Coinciding with the elections in Uttar Pradesh were those in several other Indian states including the one in the state of Punjab that neighbours Pakistan. There, the BJP lost to a small political party, Aam Adami Party, that governed Delhi, the Indian capital. It is not surprising that the appeal of Hindutva did not work in the Indian Punjab as the state has a large presence of Sikhs in the population. India’s Sikh population has been restive for decades. Indira Gandhi, the Indian prime minister at the time, was assassinated by her Sikh guards after she ordered the military to take over the Sikh temple in Amritsar that, along with several places in Pakistan, are the holiest sites for the Sikh religion.

The holiest is the temple in Kartarpur, two miles inside Pakistan from the Indian border. Pakistan decided to rebuild parts of the Kartarpur gurdwara and allow the Indian Sikh citizens to approach it without going through the hassle of procuring visa to enter Pakistan. The moved was welcomed by the Sikh community. Also attracted to the site are the members of the large Sikh diasporas including those in Canada and the United States.

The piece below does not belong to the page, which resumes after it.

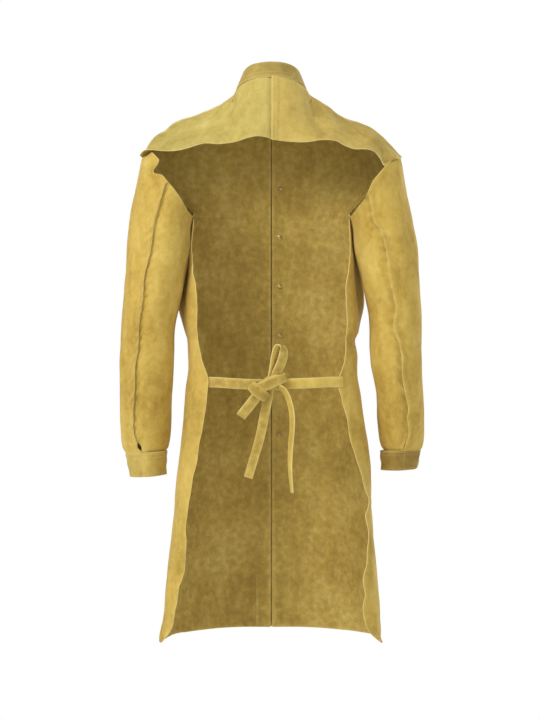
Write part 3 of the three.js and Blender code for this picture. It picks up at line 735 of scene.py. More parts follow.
STRAP_COLUMNS = np.array([-1, -0.93, -0.75, -0.5, -0.25, 0, 0.25, 0.5, 0.75, 0.93, 1])
bow_rows = []


def add_strap(name, points, across, width, thickness=STRAP_HIDE, node=None, squeeze=None):
    """Returns the piece, its stitch rows on both faces, its shape and its length."""
    line = line_through(points)
    length = float(np.linalg.norm(np.diff(np.array(points, float), axis=0), axis=1).sum())
    shape = strap_shape(line, evenly_through(across), width, squeeze)
    piece = leather(name, shape, STRAP_COLUMNS, spaced(0, 1, length, 3.0), strap_hide, thickness, "coat",
                    node)
    along = np.linspace(3 / length, 1 - 3 / length, max(int(length / 4), 4))
    rows = [shape(np.full_like(along, 0.72), along, lift) for lift in (thickness / 2, -thickness / 2)]
    return piece, rows, shape, length


def add_tail(name, points, across, node):
    piece, rows, _, _ = add_strap(name, points, across, TAIL_WIDTH, TAIL_HIDE, node)
    bow_rows.extend(rows)
    path = line_through(points)(np.linspace(0, 1, 40)) * MM


add_tail("left_tail_strip",
         [(5, 39, -622), (8, 38, -645), (15, 37, -680), (21, 36, -712), (32, 36, -752), (46, 36, -799)],
         [(0.98, 0, 0.2), (0.97, -0.12, 0.25), (0.9, -0.35, 0.3), (0.86, -0.42, 0.35)], "left_tie_tail")
add_tail("right_tail_strip",
         [(-14, 46, -620), (-24, 48, -625), (-33, 47, -641), (-40, 45, -668), (-41, 43, -700),
          (-38, 41, -735), (-37, 40, -768), (-38, 40, -800), (-41, 40, -829)],
         [(-0.3, 0.8, 0.5), (-0.5, 0.8, 0.2), (-0.52, 0.85, 0.05), (-0.5, 0.86, 0), (-0.38, 0.92, 0),
          (-0.25, 0.96, 0)], "right_tie_tail")


# ---------------------------------------------------------------- body surfaces
def half_width(name, z):
    return through(BODY_HALF[name], z)


def edge_turn(name, z):
    share = np.clip(through(PANEL_EDGE[name], z) / half_width(name, z), 0, 1)
    return 90 + np.degrees(np.arccos(share ** (SQUARENESS / 2)))


def front_y(z):
    return CHEST_Y + (HEM_Y - CHEST_Y) * (CHEST_Z - z) / (CHEST_Z - HEM)


def section(name, z, turn):
    """A point on the horizontal section at z, turned from the middle of the front."""
    power = 2 / SQUARENESS
    turn = np.clip(turn, 0, 180)
    out = np.sin(np.radians(turn)) ** power
    along = np.cos(np.radians(turn))
    depth = np.where(along > 0, front_y(z) - MIDDLE_Y, BACK_DEPTH)
    return np.stack([half_width(name, z) * out, MIDDLE_Y + depth * np.abs(along) ** power, z + 0 * turn],
                    axis=-1)


def neck(turn):
    turn = np.radians(np.asarray(turn, float))
    back = np.cos(turn)
    x = NECK_HALF[0] * np.sin(turn)
    y = NECK_BACK_Y - NECK_HALF[1] + NECK_HALF[1] * back
    return np.stack([x, y, -25 + 35 * back - 10 * back * back], axis=-1)


def armhole(turn):
    """Turned from the shoulder tip, first towards the front."""
    turn = np.radians(np.asarray(turn, float))
    up = ARMHOLE_HALF[0] * np.cos(turn)
    ahead = ARMHOLE_HALF[1] * np.sin(turn)
    return ARMHOLE_MIDDLE + up[..., None] * ARMHOLE_UP - ahead[..., None] * np.array([0, 1, 0])


def shoulder_line(name):
    start = neck(NECK_POINT)
    points = [start]
    for out, down in SHOULDER[name]:
        x, y = (start + (SHOULDER_TIP - start) * out)[:2]
        points.append([x, y, start[2] + (SHOULDER_TIP[2] - start[2]) * down])
    return line_through(points + [SHOULDER_TIP])


def neck_and_shoulder(name, start_turn, share):
    line = shoulder_line(name)

    def at(u):
        on_neck = neck(start_turn + (NECK_POINT - start_turn) * np.clip(u / share, 0, 1))
        on_shoulder = line(np.clip((u - share) / (1 - share), 0, 1))
        return np.where((u < share)[..., None], on_neck, on_shoulder)
    return at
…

Religion has not only caused a major upheaval in Indian politics, it has also entered India’s relations with Pakistan. Religion has also raised its head in Afghanistan, Pakistan’s neighbour in the northwest of the country. There, the new Taliban government has declared that it would be governed according to the principles laid down in the Sharia. A third neighbour, Iran, is already a state run by Islamic clerics. Religion, in other words, has become an important player in the political development of South Asia.